Begin at the line containing "make_hub_motor()" and stop at the line containing "imported = [obj"; copy those lines exactly, ends included, and nothing else.

[INFORMATION SHOWN]:
>> begin

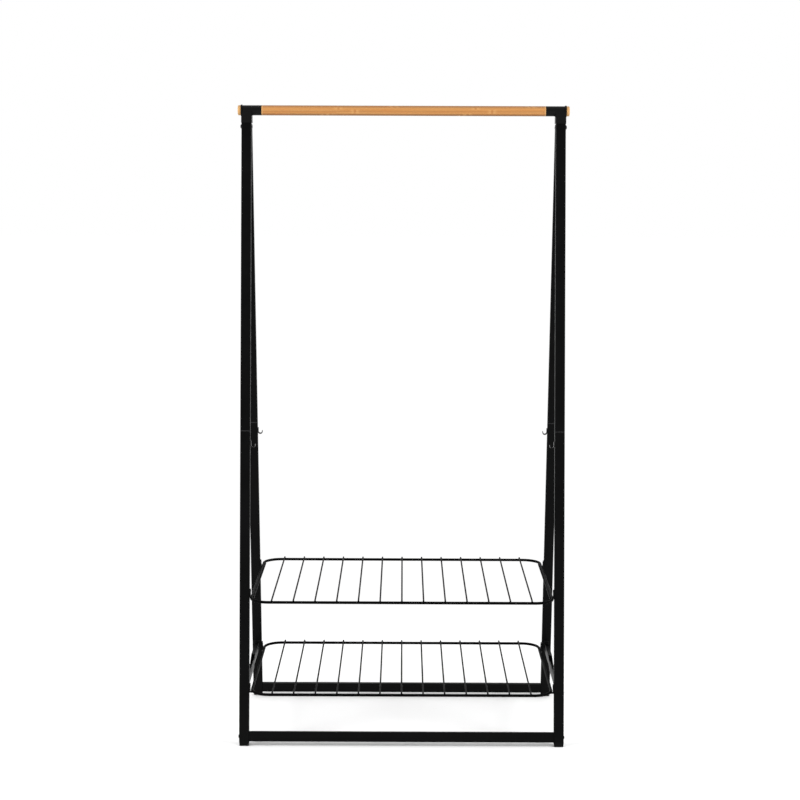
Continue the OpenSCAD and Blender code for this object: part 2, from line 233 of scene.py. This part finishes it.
def bamboo(name):
    """Laminated bamboo along X: glued strips of differing tone, fibres, and faint nodes, with painted
    shade darkening the top and bottom of the rod.
    """
    g = Graph(name)
    strip_l = 0.62
    rows_per_radius = 2.5
    node_pitch = 0.41
    end_l = 5 * MM
    low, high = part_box("rod")
    middle = (low + high) / 2
    radius = (high.z - low.z) / 2
    x, y, z = g.axes()
    wave = g.math("MULTIPLY", g.math("SUBTRACT", g.noise(g.scaled((1.3, 0, 0)), 1.0, 1.0), 0.5), 0.12)
    height = g.math("ADD", g.math("DIVIDE", g.math("SUBTRACT", z, middle.z), radius), wave)
    strip_row = g.math("ADD", g.math("MULTIPLY", height, rows_per_radius), 0.5)
    row = g.math("FLOOR", strip_row)
    column = g.math("FLOOR", g.math("DIVIDE", g.math("SUBTRACT", y, middle.y), 0.6 * radius))
    stagger = g.math("MULTIPLY", g.cell_value(g.combine(row, column, 3.0)), strip_l)
    piece = g.math("FLOOR", g.math("DIVIDE", g.math("ADD", x, stagger), strip_l))
    strip_tone = g.cell_value(g.combine(row, column, piece))
    light, mid, deep = (0.55, 0.290, 0.102), (0.505, 0.247, 0.079), (0.425, 0.186, 0.053)
    color = g.ramp(strip_tone, [(0.0, deep), (0.3, mid), (0.8, light), (1.0, mid)])
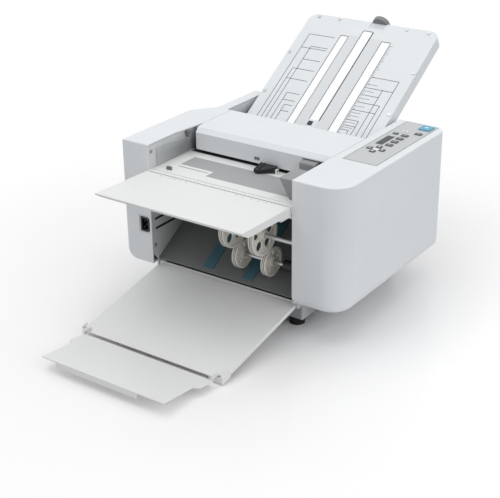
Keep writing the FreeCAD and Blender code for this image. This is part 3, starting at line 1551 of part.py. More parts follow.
def side_screw(name, side, y, z):
    """A screw through a side frame from the inside, head on the frame's inner face."""
    head_low, head_high = beside(side, "gap_half - screw_head_rise", "gap_half")
    low, high = beside(side, "gap_half", "gap_half + screw_length")
    return join(name, [rod(name + "_head", "x", head_low, head_high, y, z, "screw_head_radius"),
                       rod(name + "_shank", "x", low, high, y, z, "screw_radius")])


def table_screw(name, x, slope):
    """A screw in the table's surface."""
    return join(name, [rod(name + "_head", "z", "0", "screw_head_rise", x, slope,
                           "screw_head_radius"),
                       rod(name + "_shank", "z", "-screw_length", "0", x, slope, "screw_radius")])


def make_screws():
    """All the machine's identical screws: side covers, motor mount and feed table."""
    screws = []
    for side, word in ((-1, "left"), (1, "right")):
        for number, (y, z) in enumerate(cover_screw_spots()):
            screws.append(side_screw("cover_screw_%s_%d" % (word, number), side, y, z))
    for number, (y, z) in enumerate(mount_spots()):
        screws.append(side_screw("mount_screw_%d" % number, -1, y, z))
    on_table = group("table_screws", [table_screw("table_screw_%d" % number, x, slope)
                                      for number, (x, slope) in enumerate(TABLE_SCREWS)])
    turn(on_table, X_AXIS, "table_tilt")
    place(on_table, "0", "table_y", "table_z")
    return node(group("screws", screws + [on_table]), "screws")


def build():
    """Every sub-part of the machine, from the desk upwards."""
    make_feet()
    make_base_pan()
    make_side_frame(-1, "left_side_frame")
    make_side_frame(1, "right_side_frame")
    make_tie_bars()
    make_cover(-1, "left_cover", "left_low_round", inlet_openings(), [cover_shelf()])
    make_cover(1, "right_cover", "right_low_round", panel_openings(), [])
    make_power_inlet()
    make_control_panel()
    make_display_window()
    for key in key_table():
        make_key(*key)
    make_top_cover()
    make_cover_catch()
    make_release_lever()
    make_right_side_block()
    make_left_wall_plate()
    make_front_fold_plate()
    make_front_fold_stop()
    make_inner_guide()
    make_fold_plate_latch()
    make_bearings()
    make_feed_roller()
    for number in range(len(FOLD_AXES)):
        make_fold_roller(number)
        make_fold_gear(number)
    make_motor_mount()
    make_main_motor()
    make_motor_pinion()
    make_rear_fold_plate()
    make_chute()
    make_guide_strips()
    make_stacker_shaft("lower_stacker_shaft", "lower_y", "lower_z")
    make_stacker_shaft("upper_stacker_shaft", "upper_y", "upper_z")
    make_wheel("lower_wheel_inner", "wheel_inner_x", "lower_y", "lower_z", "lower_wheel_radius")
    make_wheel("lower_wheel_outer", "wheel_outer_x", "lower_y", "lower_z", "lower_wheel_radius")
    make_wheel("upper_wheel_inner", "wheel_inner_x", "upper_y", "upper_z", "upper_wheel_radius")
    make_wheel("upper_wheel_outer", "wheel_outer_x", "upper_y", "upper_z", "upper_wheel_radius")
    make_hub_motor()
    make_feed_table()
    make_paper_sensor()
    make_skew_knob()
    make_tray()
    make_tray_extension()
    make_screws()


def check_document():
    """Stop if any object failed or any sub-part is not a sound solid."""
    for thing in doc.Objects:
        if "Invalid" in thing.State or "Error" in thing.State:
            raise RuntimeError("failed: " + thing.Label)
    for thing in nodes:
        if thing.Shape.isNull() or not thing.Shape.isValid() or not thing.Shape.Solids:
            raise RuntimeError("not a sound solid: " + thing.Label)


def write_steps():
    """One STEP file for each sub-part, named by its label."""
    os.makedirs("parts", exist_ok=True)
    for thing in nodes:
        thing.Shape.exportStep(os.path.join("parts", thing.Label + ".step"))


fill_sheet()
build()
doc.recompute()
check_document()
write_steps()
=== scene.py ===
import json
import math
import bmesh
import bpy
from mathutils import Matrix, Vector


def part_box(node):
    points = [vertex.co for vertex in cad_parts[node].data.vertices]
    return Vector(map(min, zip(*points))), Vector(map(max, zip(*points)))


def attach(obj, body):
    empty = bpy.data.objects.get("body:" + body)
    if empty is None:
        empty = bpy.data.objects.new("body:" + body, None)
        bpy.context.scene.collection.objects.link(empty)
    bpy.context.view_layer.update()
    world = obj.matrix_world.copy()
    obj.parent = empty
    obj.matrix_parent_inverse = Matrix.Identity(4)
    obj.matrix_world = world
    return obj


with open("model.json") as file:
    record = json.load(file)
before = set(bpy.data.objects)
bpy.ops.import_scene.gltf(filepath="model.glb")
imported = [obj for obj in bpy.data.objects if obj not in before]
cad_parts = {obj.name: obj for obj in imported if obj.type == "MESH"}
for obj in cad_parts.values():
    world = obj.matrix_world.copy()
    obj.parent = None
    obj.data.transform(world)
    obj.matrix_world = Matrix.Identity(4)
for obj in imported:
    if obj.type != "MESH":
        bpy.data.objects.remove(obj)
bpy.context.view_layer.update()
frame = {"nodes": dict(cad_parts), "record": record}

bl_info = {
    "name": "Paper folding machine",
    "version": (1, 0, 0),
    "blender": (4, 5, 0),
    "location": "3D View > Sidebar > Folder",
    "description": "Finishes, printed scales, key marks and studio for a paper folding machine",
    "category": "Object",
}

BODY = "machine"


def middle(name):
    """The middle of a node's box at rest."""
    low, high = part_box(name)
    return [(a + b) / 2 for a, b in zip(low, high)]


def joint(name):
    """One joint of the frame's record by its name."""
    for entry in frame["record"]["behaviour"]["joints"]:
        if entry["name"] == name:
            return entry
    raise KeyError(name)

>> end

[WRITTEN RESPONSE]:
    make_hub_motor()
    make_feed_table()
    make_paper_sensor()
    make_skew_knob()
    make_tray()
    make_tray_extension()
    make_screws()


def check_document():
    """Stop if any object failed or any sub-part is not a sound solid."""
    for thing in doc.Objects:
        if "Invalid" in thing.State or "Error" in thing.State:
            raise RuntimeError("failed: " + thing.Label)
    for thing in nodes:
        if thing.Shape.isNull() or not thing.Shape.isValid() or not thing.Shape.Solids:
            raise RuntimeError("not a sound solid: " + thing.Label)


def write_steps():
    """One STEP file for each sub-part, named by its label."""
    os.makedirs("parts", exist_ok=True)
    for thing in nodes:
        thing.Shape.exportStep(os.path.join("parts", thing.Label + ".step"))


fill_sheet()
build()
doc.recompute()
check_document()
write_steps()
=== scene.py ===
import json
import math
import bmesh
import bpy
from mathutils import Matrix, Vector


def part_box(node):
    points = [vertex.co for vertex in cad_parts[node].data.vertices]
    return Vector(map(min, zip(*points))), Vector(map(max, zip(*points)))


def attach(obj, body):
    empty = bpy.data.objects.get("body:" + body)
    if empty is None:
        empty = bpy.data.objects.new("body:" + body, None)
        bpy.context.scene.collection.objects.link(empty)
    bpy.context.view_layer.update()
    world = obj.matrix_world.copy()
    obj.parent = empty
    obj.matrix_parent_inverse = Matrix.Identity(4)
    obj.matrix_world = world
    return obj


with open("model.json") as file:
    record = json.load(file)
before = set(bpy.data.objects)
bpy.ops.import_scene.gltf(filepath="model.glb")
imported = [obj for obj in bpy.data.objects if obj not in before]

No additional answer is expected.